MATERIAL -
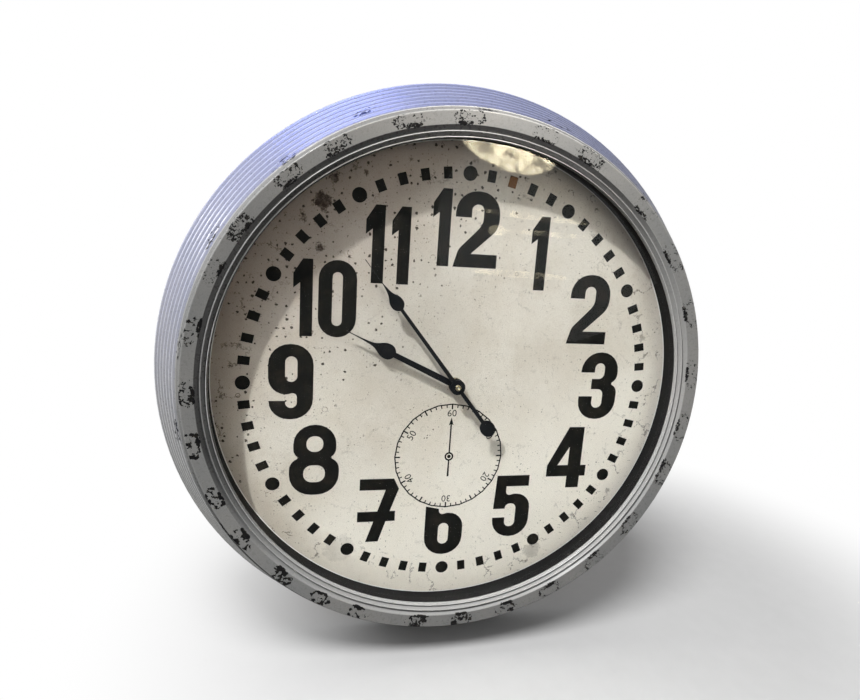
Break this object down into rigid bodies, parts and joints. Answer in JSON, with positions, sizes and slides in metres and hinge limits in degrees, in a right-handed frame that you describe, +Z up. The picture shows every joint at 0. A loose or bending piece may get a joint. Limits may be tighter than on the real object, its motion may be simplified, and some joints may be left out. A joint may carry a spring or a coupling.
{
  "type": "wall clock",
  "caption": "Large round wall clock with a flared fluted case, glazed dial, two spade hands and a battery movement behind the dial.",
  "frame": {"origin": "the wall screw's axis in the plane of the wall: the round upper end of the keyhole slot", "axes": "+Z up; -Y out of the dial towards the viewer, +Y into the wall; +X towards three o'clock"},
  "size_m": [0.64, 0.0672, 0.64],
  "materials": {
    "case_paint": "grey paint over black plastic, chipped to black in patches",
    "window_glass": "clear float glass",
    "gasket_rubber": "matt black",
    "black_plastic": "satin black",
    "dial_card": "off-white printed card with brown specks",
    "hardboard": "brown hardboard",
    "zinc_steel": "zinc-plated sheet",
    "rivet_aluminium": "plain",
    "screw_steel": "zinc-plated",
    "hand_black": "satin black",
    "brass": "turned, bright",
    "movement_plastic": "moulded black",
    "gear_plastic": "natural acetal",
    "knob_plastic": "moulded dark grey",
    "magnet": "sintered ferrite",
    "coil_copper": "enamelled copper winding",
    "circuit_board": "green laminate",
    "battery_jacket": "plain dark jacket",
    "contact_metal": "nickel-plated spring strip"
  },
  "bodies": {
    "case": {"bezel": "case_paint", "case_band": "case_paint", "glass": "window_glass", "glass_gasket": "gasket_rubber", "reveal_ring": "black_plastic", "dial_face": "dial_card", "dial_board": "hardboard", "back_panel": "hardboard", "hanger_plate": "zinc_steel", "hanger_rivets": "rivet_aluminium", "bezel_screws": "screw_steel", "dial_screws": "screw_steel", "panel_screws": "screw_steel", "movement_case": "movement_plastic", "movement_cover": "movement_plastic", "threaded_bushing": "brass", "rubber_washer": "gasket_rubber", "brass_washer": "brass", "fixing_nut": "brass", "train_plate": "gear_plastic", "train_screws": "screw_steel", "stator": "zinc_steel", "drive_coil": "coil_copper", "circuit_board": "circuit_board", "battery_cell": "battery_jacket", "positive_contact": "contact_metal", "negative_contact": "contact_metal"},
    "minute": {"minute_pipe": "brass", "minute_hand": "hand_black", "hand_nut": "brass"},
    "hour": {"hour_wheel": "gear_plastic", "hour_hand": "hand_black"},
    "motion": {"motion_wheel": "gear_plastic"},
    "setting": {"setting_shaft": "gear_plastic", "setting_knob": "knob_plastic"},
    "centre": {"centre_wheel": "gear_plastic"},
    "third": {"third_wheel": "gear_plastic"},
    "seconds": {"seconds_wheel": "gear_plastic"},
    "fifth": {"fifth_wheel": "gear_plastic"},
    "rotor": {"rotor_pinion": "gear_plastic", "rotor_magnet": "magnet"}
  },
  "joints": [
    {"name": "minute_turn", "type": "hinge", "parent": "case", "child": "minute", "pos_m": [0, -0.045, -0.255], "axis": [0, 1, 0], "continuous": true},
    {"name": "hour_turn", "type": "hinge", "parent": "case", "child": "hour", "pos_m": [0, -0.0387, -0.255], "axis": [0, 1, 0], "continuous": true},
    {"name": "motion_turn", "type": "hinge", "parent": "case", "child": "motion", "pos_m": [0.01, -0.0242, -0.255], "axis": [0, 1, 0], "continuous": true},
    {"name": "setting_turn", "type": "hinge", "parent": "case", "child": "setting", "pos_m": [0.01525, -0.0242, -0.24591], "axis": [0, 1, 0], "continuous": true},
    {"name": "seconds_turn", "type": "hinge", "parent": "case", "child": "seconds", "pos_m": [0, -0.019, -0.255], "axis": [0, 1, 0], "continuous": true},
    {"name": "third_turn", "type": "hinge", "parent": "case", "child": "third", "pos_m": [-0.0095, -0.0202, -0.255], "axis": [0, 1, 0], "continuous": true},
    {"name": "centre_turn", "type": "hinge", "parent": "case", "child": "centre", "pos_m": [0, -0.0214, -0.255], "axis": [0, 1, 0], "continuous": true},
    {"name": "fifth_turn", "type": "hinge", "parent": "case", "child": "fifth", "pos_m": [-0.00167, -0.0178, -0.24555], "axis": [0, 1, 0], "continuous": true},
    {"name": "rotor_turn", "type": "hinge", "parent": "case", "child": "rotor", "pos_m": [0.00225, -0.0178, -0.23876], "axis": [0, 1, 0], "continuous": true}
  ],
  "couplings": [
    {"joint": "hour_turn", "follows": "minute_turn", "ratio": 0.083333},
    {"joint": "motion_turn", "follows": "minute_turn", "ratio": -0.33333},
    {"joint": "setting_turn", "follows": "minute_turn", "ratio": 0.83333},
    {"joint": "third_turn", "follows": "seconds_turn", "ratio": -0.13333},
    {"joint": "centre_turn", "follows": "seconds_turn", "ratio": 0.016667},
    {"joint": "fifth_turn", "follows": "seconds_turn", "ratio": -5},
    {"joint": "rotor_turn", "follows": "seconds_turn", "ratio": 30}
  ]
}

GOAL OF THE EXERCISE -
Every line of the material must be returned exactly as it appears.

OUTPUT OF THE EXERCISE -
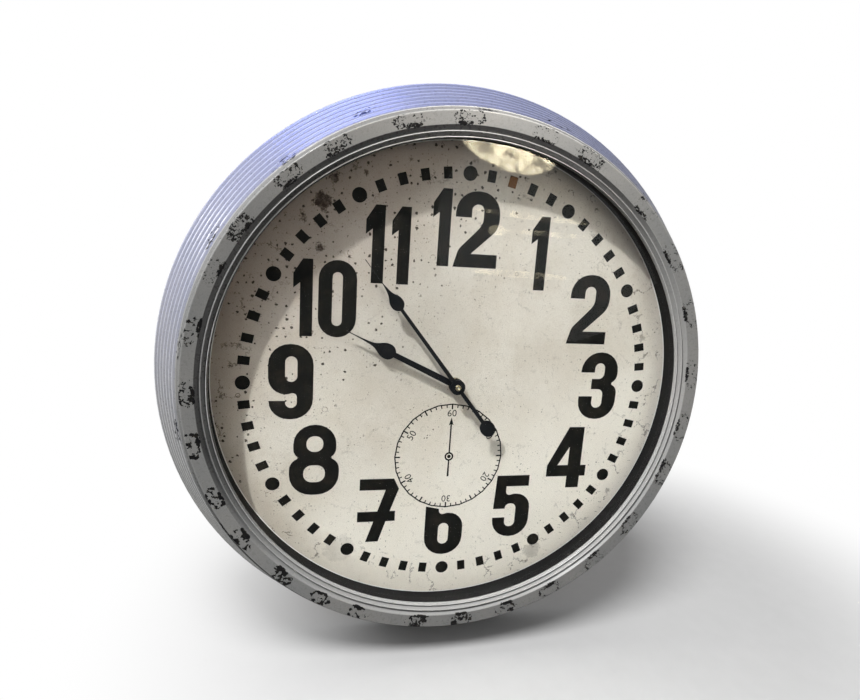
Break this object down into rigid bodies, parts and joints. Answer in JSON, with positions, sizes and slides in metres and hinge limits in degrees, in a right-handed frame that you describe, +Z up. The picture shows every joint at 0. A loose or bending piece may get a joint. Limits may be tighter than on the real object, its motion may be simplified, and some joints may be left out. A joint may carry a spring or a coupling.
{
  "type": "wall clock",
  "caption": "Large round wall clock with a flared fluted case, glazed dial, two spade hands and a battery movement behind the dial.",
  "frame": {"origin": "the wall screw's axis in the plane of the wall: the round upper end of the keyhole slot", "axes": "+Z up; -Y out of the dial towards the viewer, +Y into the wall; +X towards three o'clock"},
  "size_m": [0.64, 0.0672, 0.64],
  "materials": {
    "case_paint": "grey paint over black plastic, chipped to black in patches",
    "window_glass": "clear float glass",
    "gasket_rubber": "matt black",
    "black_plastic": "satin black",
    "dial_card": "off-white printed card with brown specks",
    "hardboard": "brown hardboard",
    "zinc_steel": "zinc-plated sheet",
    "rivet_aluminium": "plain",
    "screw_steel": "zinc-plated",
    "hand_black": "satin black",
    "brass": "turned, bright",
    "movement_plastic": "moulded black",
    "gear_plastic": "natural acetal",
    "knob_plastic": "moulded dark grey",
    "magnet": "sintered ferrite",
    "coil_copper": "enamelled copper winding",
    "circuit_board": "green laminate",
    "battery_jacket": "plain dark jacket",
    "contact_metal": "nickel-plated spring strip"
  },
  "bodies": {
    "case": {"bezel": "case_paint", "case_band": "case_paint", "glass": "window_glass", "glass_gasket": "gasket_rubber", "reveal_ring": "black_plastic", "dial_face": "dial_card", "dial_board": "hardboard", "back_panel": "hardboard", "hanger_plate": "zinc_steel", "hanger_rivets": "rivet_aluminium", "bezel_screws": "screw_steel", "dial_screws": "screw_steel", "panel_screws": "screw_steel", "movement_case": "movement_plastic", "movement_cover": "movement_plastic", "threaded_bushing": "brass", "rubber_washer": "gasket_rubber", "brass_washer": "brass", "fixing_nut": "brass", "train_plate": "gear_plastic", "train_screws": "screw_steel", "stator": "zinc_steel", "drive_coil": "coil_copper", "circuit_board": "circuit_board", "battery_cell": "battery_jacket", "positive_contact": "contact_metal", "negative_contact": "contact_metal"},
    "minute": {"minute_pipe": "brass", "minute_hand": "hand_black", "hand_nut": "brass"},
    "hour": {"hour_wheel": "gear_plastic", "hour_hand": "hand_black"},
    "motion": {"motion_wheel": "gear_plastic"},
    "setting": {"setting_shaft": "gear_plastic", "setting_knob": "knob_plastic"},
    "centre": {"centre_wheel": "gear_plastic"},
    "third": {"third_wheel": "gear_plastic"},
    "seconds": {"seconds_wheel": "gear_plastic"},
    "fifth": {"fifth_wheel": "gear_plastic"},
    "rotor": {"rotor_pinion": "gear_plastic", "rotor_magnet": "magnet"}
  },
  "joints": [
    {"name": "minute_turn", "type": "hinge", "parent": "case", "child": "minute", "pos_m": [0, -0.045, -0.255], "axis": [0, 1, 0], "continuous": true},
    {"name": "hour_turn", "type": "hinge", "parent": "case", "child": "hour", "pos_m": [0, -0.0387, -0.255], "axis": [0, 1, 0], "continuous": true},
    {"name": "motion_turn", "type": "hinge", "parent": "case", "child": "motion", "pos_m": [0.01, -0.0242, -0.255], "axis": [0, 1, 0], "continuous": true},
    {"name": "setting_turn", "type": "hinge", "parent": "case", "child": "setting", "pos_m": [0.01525, -0.0242, -0.24591], "axis": [0, 1, 0], "continuous": true},
    {"name": "seconds_turn", "type": "hinge", "parent": "case", "child": "seconds", "pos_m": [0, -0.019, -0.255], "axis": [0, 1, 0], "continuous": true},
    {"name": "third_turn", "type": "hinge", "parent": "case", "child": "third", "pos_m": [-0.0095, -0.0202, -0.255], "axis": [0, 1, 0], "continuous": true},
    {"name": "centre_turn", "type": "hinge", "parent": "case", "child": "centre", "pos_m": [0, -0.0214, -0.255], "axis": [0, 1, 0], "continuous": true},
    {"name": "fifth_turn", "type": "hinge", "parent": "case", "child": "fifth", "pos_m": [-0.00167, -0.0178, -0.24555], "axis": [0, 1, 0], "continuous": true},
    {"name": "rotor_turn", "type": "hinge", "parent": "case", "child": "rotor", "pos_m": [0.00225, -0.0178, -0.23876], "axis": [0, 1, 0], "continuous": true}
  ],
  "couplings": [
    {"joint": "hour_turn", "follows": "minute_turn", "ratio": 0.083333},
    {"joint": "motion_turn", "follows": "minute_turn", "ratio": -0.33333},
    {"joint": "setting_turn", "follows": "minute_turn", "ratio": 0.83333},
    {"joint": "third_turn", "follows": "seconds_turn", "ratio": -0.13333},
    {"joint": "centre_turn", "follows": "seconds_turn", "ratio": 0.016667},
    {"joint": "fifth_turn", "follows": "seconds_turn", "ratio": -5},
    {"joint": "rotor_turn", "follows": "seconds_turn", "ratio": 30}
  ]
}